On the transient nature of the city.
“Los Angeles was the kind of place where everybody was from somewhere else and nobody really dropped anchor. It was a transient place. People drawn by the dream, people running from the nightmare. Twelve million people and all of them ready to make a break for it if necessary. Figuratively, literally, metaphorically—any way you want to look at it—everybody in L.A. keeps a bag packed. Just in case.”
—Michael Connelly, The Brass Verdict (2008)
A genial failure of a place.
“L.A. It was a big sunny buffoon of a city; corny and ornate and disorganized but kind of fun. The last hallucination, the dwindled fragment of—what had Fitzgerald called it?—’the last and greatest of all human dreams.’ It was where we’d run out of room, where the dream had run up against the ocean, and human voices woke us. Los Angeles was the butt end, where we’d spat it out with our mouths tasting of ashes, but a genial failure of a place for all of that.”
―Robert B. Parker, A Savage Place (1981)
Somewhere between magical and real.
“The train had brought them to this place called Los Angeles, where the magical and the real, the world of fantasy books and history, seemed to coexist on the same extended stage streets, rivers, and railroad tracks.” —Héctor Tobar, The Barbarian Nurseries (2011)
Angelenos on-the-go.
“In L.A. people don’t have time to stop; anywhere they have to go they go there in a car. The poorest man has a car in Los Angeles; he might not have a roof over his head but he has a car. And he knows where he’s going too.”
—Walter Mosley, Devil in a Blue Dress (1990)
Angelenos at ease.
“As a native Angeleno, it pisses me off when people who aren’t from here write about the so-called fakeness of Los Angeles. While that may be true in certain places, I truly believe that people here, especially natives, are warm and approachable. We don’t have to act like Angelenos because we are—this is home, we don’t have to put on.”
—Rachel Howzell Hall, “A Conversation with Attica Locke,” L.A.R.B. (2015)
That famous L.A. weather.
“L.A.: temperate, sunny, ideal for outdoor living. A wide range of options, until they narrow to live or die.”
—James Ellroy, “The Great Right Place,” L.A. Times (2006)
“Rain filled the gutters and splashed knee-high off the sidewalk. Big cops in slickers that shone like gun barrels had a lot of fun carrying giggling girls across the bad places. The rain drummed hard on the roof of the car and the burbank top began to leak. A pool of water formed on the floorboards for me to keep my feet in. It was too early in the fall for that kind of rain.”
—Raymond Chandler, The Big Sleep (1939)
On those who choose to retire to the City of Angels.

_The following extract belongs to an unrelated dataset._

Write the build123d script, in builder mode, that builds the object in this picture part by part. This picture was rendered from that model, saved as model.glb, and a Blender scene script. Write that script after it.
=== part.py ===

“Their boredom becomes more and more terrible. They realize that they’ve been tricked and burn with resentment. Every day of their lives they read the newspapers and went to the movies. Both fed them on lynchings, murder, sex crimes, explosions, wrecks, love nests, fires, miracles, revolutions, wars. Their daily diet made sophisticates of them. The sun is a joke. Oranges can’t titillate their jaded palates. Nothing can ever be violent enough to make taut their slack minds and bodies. They have been cheated and betrayed. They have slaved and saved for nothing.”
—Nathanael West, The Day of the Locust (1939)

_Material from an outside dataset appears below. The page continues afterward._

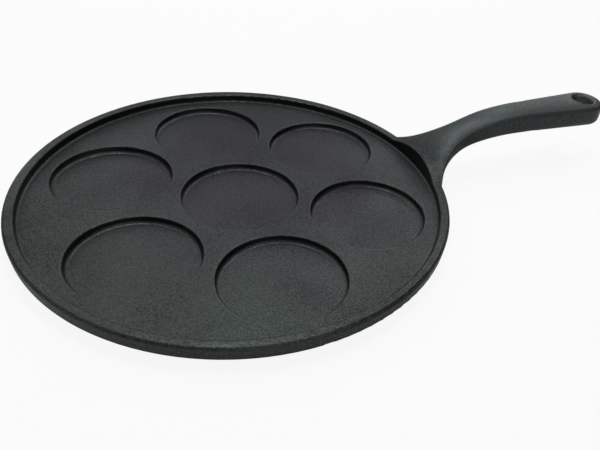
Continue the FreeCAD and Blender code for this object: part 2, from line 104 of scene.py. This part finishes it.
def unit(vectors):
    """Each vector at length one."""
    return vectors / np.maximum(np.linalg.norm(vectors, axis=1, keepdims=True), NO_LENGTH)


def face_the_axis(chosen, axis):
    """Takes out of the chosen normals the part that points sideways about an upright axis."""
    outward = unit(places[chosen, :2] - axis)
    sideways = np.column_stack((-outward[:, 1], outward[:, 0], np.zeros(len(outward))))
    share = (normals[chosen] * sideways).sum(axis=1, keepdims=True)
    normals[chosen] = unit(normals[chosen] - share * sideways)


def face_all_axes():
    """Turns the normals of the rim, the well's wall and the recesses straight away from their axes."""
    radius = np.hypot(places[:, 0], places[:, 1])
    clear_of_handle = np.abs(np.arctan2(places[:, 1], places[:, 0])) > HANDLE_SECTOR
    past_face = radius > WELL_RADIUS - FILLET_REACH
    on_wall = past_face & (radius < WELL_RADIUS + TOUCH)
    on_rim = past_face & (places[:, 2] < RIM_TOP + TOUCH) & clear_of_handle
    face_the_axis(on_wall | on_rim, PAN_AXIS)
    for axis in [PAN_AXIS] + RECESS_AXES:
        face_the_axis(np.hypot(places[:, 0] - axis[0], places[:, 1] - axis[1]) < RECESS_REACH, axis)


def joined_at_places():
    """The normals, where those that meet at one place on the same smooth surface are made one."""
    keys = np.round(places * PLACES_PER_METRE).astype(np.int64)
    order = np.lexsort(keys.T)
    starts = np.flatnonzero(np.any(np.diff(keys[order], axis=0, prepend=keys[order[:1]] - 1), axis=1))
    joined = normals.copy()
    for group in np.split(order, starts[1:]):
        alike = normals[group] @ normals[group].T > SAME_SURFACE
        joined[group] = (alike * areas[group]) @ normals[group]
    return unit(joined)


face_all_axes()
twin_mesh.normals_split_custom_set(joined_at_places().tolist())
print("recess axes:", len(RECESS_AXES), "normals set on the twin:", len(twin_mesh.corner_normals))

# %% [markdown]
# The pan gets the twin's normals through a modifier, which hands them over corner by corner, because
# both meshes have the same corners. Only how light runs over the iron changes. The facets stay.

# %% Lend the normals to the pan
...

The traffic. Oh, the traffic.
“A good part of any day in Los Angeles is spent driving, alone, through streets devoid of meaning to the driver, which is one reason the place exhilarates some people, and floods others with an amorphous unease.”
—Joan Didion, ” Pacific Distances,” After Henry (1992)
“The other city—the remembered and imagined one—stretches west, past the sprawling ethnic neighborhoods where Koreans overlap with Salvadorans and Armenians back into Thais. It begins on the big-name crosstown boulevards lined with deco theaters, faded tropical motels, and restaurants with sentinel valets, and ends where the streets run into the ocean. But in this trench where the 110 sinks through downtown, that place is barely a memory. Here there is only the jam of the cars and the blank faces of the glass towers.”
—Ivy Pochoda, Wonder Valley (2017)
Cheap (but memorable) shots.
“[Los Angeles] the world’s biggest third-class city.”
—John D. MacDonald, A Deadly Shade of Gold (1965)
“There was nothing wrong with Southern California that a rise in the ocean level wouldn’t cure.”
― Ross Macdonald, The Drowning Pool (1950)
“L.A. is epidemically everywhere and discernible only in glimpses.”
—James Ellroy, “The Great Right Place,” L.A. Times (2006)
“It is redundant to die in Los Angeles.”
—Truman Capote
“Real cities have something else, some individual bony structure under the muck. Los Angeles has Hollywood—and hates it. It ought to consider itself damn lucky. Without Hollywood it would be a mail order city. Everything in the catalogue you could get better somewhere else.”